*Set task*
Start at the line containing "for name, stalk", stop at the line containing "record = json.load(file)", and set down every line in that stretch exactly as written, and nothing else.

-- -- --

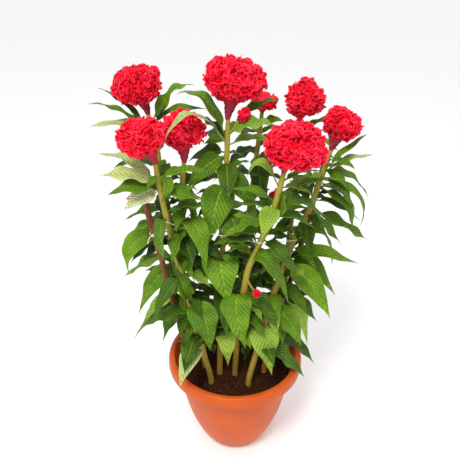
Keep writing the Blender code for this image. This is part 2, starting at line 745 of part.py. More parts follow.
def back_choices(line, draw, share, heading):
    """A leaf that the reference view hides, then turned, dropped or shortened until it is clear."""
    root = place_on(line, share)
    length = draw.uniform(*BACK_LENGTH) * (1.0 - 0.28 * share)
    dip = math.radians(draw.uniform(*BACK_DIP) + 30 * max(0.0, share - 0.7))
    spread = draw.uniform(*BACK_SPREAD)
    for shorter in (1.0, 0.85, 0.7):
        for swing in (0, 14, -14, 28, -28, 44, -44):
            for drop in (0, 12, -14):
                angle = math.radians(heading + swing)
                fall = dip + math.radians(drop)
                level = math.cos(fall)
                away = Vector((math.cos(angle) * level, math.sin(angle) * level, math.sin(fall)))
                tip = root + away * length * shorter
                side = away.cross(UP).normalized()
                yield Blade(root, arched(root, tip, BACK_LIFT), tip, side, length * shorter * spread / 2)


class Crowd:
    """What already stands in place, so that each new leaf is bent clear of it."""

    def __init__(self):
        self.trees = []

    def add(self, owner, points, faces):
        self.trees.append((owner, BVHTree.FromPolygons(points, faces)))

    def add_object(self, owner, thing):
        points = [vert.co.copy() for vert in thing.data.vertices]
        self.add(owner, points, [tuple(face.vertices) for face in thing.data.polygons])

    def clear(self, stem, blade):
        whole = BVHTree.FromPolygons(*blade_shape(blade, ROOM))
        tail = BVHTree.FromPolygons(*blade_shape(blade, ROOM, start=1))
        for owner, tree in self.trees:
            if owner == stem + " tube":
                continue
            if tree.overlap(tail if owner == stem else whole):
                return False
        return True


def add_leaf(crowd, stem, choices, leaves):
    """Adds the first of the choices that is clear of everything, or none if there is no room."""
    for blade in choices:
        if crowd.clear(stem, blade):
            shape = blade_shape(blade)
            crowd.add(stem, *shape)
            leaves[stem].append(shape)
            return


def place_leaves(crowd, lines):
    leaves = {stem: [] for stem in STEMS}
    for number, leaf in enumerate(LEAVES):
        add_leaf(crowd, leaf.stem, seen_choices(leaf, lines[leaf.stem], number), leaves)
    for stem, (count, first, last) in BACK_LEAVES.items():
        draw = random.Random(f"{stem} {SEED}")
        for k in range(count):
            share = FIRST_BACK_ROOT + BACK_ROOT_REACH * (k + 0.5) / count
            heading = first + (last - first) * ((k * GOLDEN_STEP + 0.3) % 1.0)
            add_leaf(crowd, stem, back_choices(lines[stem], draw, share, heading), leaves)
    return leaves


def main():
    clean_scene()
    petal = material("petal", (0.62, 0.02, 0.04), 0.6)
    green = material("leaf", (0.07, 0.22, 0.03), 0.45)
    wood = material("stake_wood", (0.25, 0.12, 0.05), 0.7)
    crowd = Crowd()
    lines = {name: stem_line(stem) for name, stem in STEMS.items()}
    crowd.add_object("pot", make_pot(material("pot_plastic", (0.72, 0.20, 0.06), 0.45)))
    crowd.add_object("soil", make_soil(material("soil", (0.04, 0.02, 0.012), 0.95)))
    for stake in make_stakes(wood):
        crowd.add_object("stake", stake)
    crowd.add_object("string", make_string(material("string", (0.75, 0.72, 0.62), 0.8)))
    for number, (name, bloom) in enumerate(BLOOMS.items()):
        crowd.add_object("bloom", make_bloom(name, bloom, lines[bloom.stem], petal, SEED + number))
    for number, (name, side) in enumerate(SIDE_BLOOMS.items()):
        crowd.add_object("bloom", make_side_bloom(name, side, lines[side.stem], petal, SEED + 20 + number))
    stalks = {}
    for name, line in lines.items():
        shape = tube_shape(line, stem_radii(len(line)), STEM_SIDES)
        crowd.add(name + " tube", *shape)
        stalks[name] = new_object(name, new_mesh(name, *shape), green)
    twigs = {name: [] for name in STEMS}
    for name, side in SIDE_BLOOMS.items():
        shape = tube_shape(twig(side, lines[side.stem]), TWIG_RADII, 6)
        crowd.add(side.stem + " tube", *shape)
        twigs[side.stem].append(new_object(name + "_twig", new_mesh("twig", *shape)))
    leaves = place_leaves(crowd, lines)
    for name, stalk in stalks.items():
        parts = twigs[name] + [new_object("leaf", new_mesh("leaf", *shape)) for shape in leaves[name]]
        join(stalk, parts, "MANIFOLD")
        keep_largest(stalk)


main()
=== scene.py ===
"""The looks of the potted cockscomb celosia: fine leaves, crested heads, ribbed stems, wood, string, soil
and pot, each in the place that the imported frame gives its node."""

import json
import math
import random
from itertools import product
from typing import NamedTuple

import bpy
import numpy as np
from mathutils import Matrix, Quaternion, Vector
from mathutils.kdtree import KDTree

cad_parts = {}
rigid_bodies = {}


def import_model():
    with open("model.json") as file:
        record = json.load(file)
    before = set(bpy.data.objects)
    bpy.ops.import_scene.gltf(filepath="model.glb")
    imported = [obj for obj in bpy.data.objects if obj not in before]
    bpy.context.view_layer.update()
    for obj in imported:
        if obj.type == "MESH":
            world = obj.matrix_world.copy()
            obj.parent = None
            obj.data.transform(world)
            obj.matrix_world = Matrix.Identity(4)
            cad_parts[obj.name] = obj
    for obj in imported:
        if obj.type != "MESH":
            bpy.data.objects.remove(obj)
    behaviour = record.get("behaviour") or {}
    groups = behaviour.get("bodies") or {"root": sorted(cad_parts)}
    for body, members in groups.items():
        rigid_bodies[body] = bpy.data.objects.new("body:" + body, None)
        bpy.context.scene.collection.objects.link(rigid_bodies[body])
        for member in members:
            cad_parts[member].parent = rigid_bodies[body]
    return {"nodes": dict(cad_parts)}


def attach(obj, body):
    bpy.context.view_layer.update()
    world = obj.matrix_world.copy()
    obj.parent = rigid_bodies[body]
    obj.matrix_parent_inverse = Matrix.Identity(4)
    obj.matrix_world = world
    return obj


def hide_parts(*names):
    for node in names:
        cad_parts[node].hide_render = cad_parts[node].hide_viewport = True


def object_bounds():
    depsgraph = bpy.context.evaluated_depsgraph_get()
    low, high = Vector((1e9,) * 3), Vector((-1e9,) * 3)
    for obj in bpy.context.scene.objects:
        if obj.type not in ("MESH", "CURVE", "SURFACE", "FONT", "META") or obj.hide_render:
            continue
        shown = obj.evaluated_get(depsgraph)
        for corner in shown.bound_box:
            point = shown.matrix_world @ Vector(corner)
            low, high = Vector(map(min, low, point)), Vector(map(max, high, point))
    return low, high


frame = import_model()
CAD_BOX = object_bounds()

UP = Vector((0, 0, 1))
GAP = 0.0003
SEED = 11
POT_HEIGHT = 0.224
OPENING_RADIUS = 0.125
FOOT_RADIUS = 0.063
POT_WALL = 0.003
LIP_BASE = POT_HEIGHT - 0.025
POT_OUTSIDE = ((FOOT_RADIUS, 0.0), (0.079, 0.027), (0.097, 0.072), (0.110, 0.126), (0.1165, 0.165),
               (0.121, LIP_BASE))
DRAIN_RADIUS = 0.005
DRAIN_RING = 0.040
DRAINS = 3
SOIL_TOP = POT_HEIGHT - 0.042
SOIL_MOUND = 0.004

STEM_FOOT_RADIUS = 0.0065
STEM_TOP_RADIUS = 0.004
STEM_STATIONS = 11
ROOTED = 0.030
UPRIGHT = 0.015

STAKE_RADIUS = 0.0055
STAKE_DEPTH = 0.11
STRING_RADIUS = 0.0012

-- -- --

*Solution to the problem*
    for name, stalk in stalks.items():
        parts = twigs[name] + [new_object("leaf", new_mesh("leaf", *shape)) for shape in leaves[name]]
        join(stalk, parts, "MANIFOLD")
        keep_largest(stalk)


main()
=== scene.py ===
"""The looks of the potted cockscomb celosia: fine leaves, crested heads, ribbed stems, wood, string, soil
and pot, each in the place that the imported frame gives its node."""

import json
import math
import random
from itertools import product
from typing import NamedTuple

import bpy
import numpy as np
from mathutils import Matrix, Quaternion, Vector
from mathutils.kdtree import KDTree

cad_parts = {}
rigid_bodies = {}


def import_model():
    with open("model.json") as file:
        record = json.load(file)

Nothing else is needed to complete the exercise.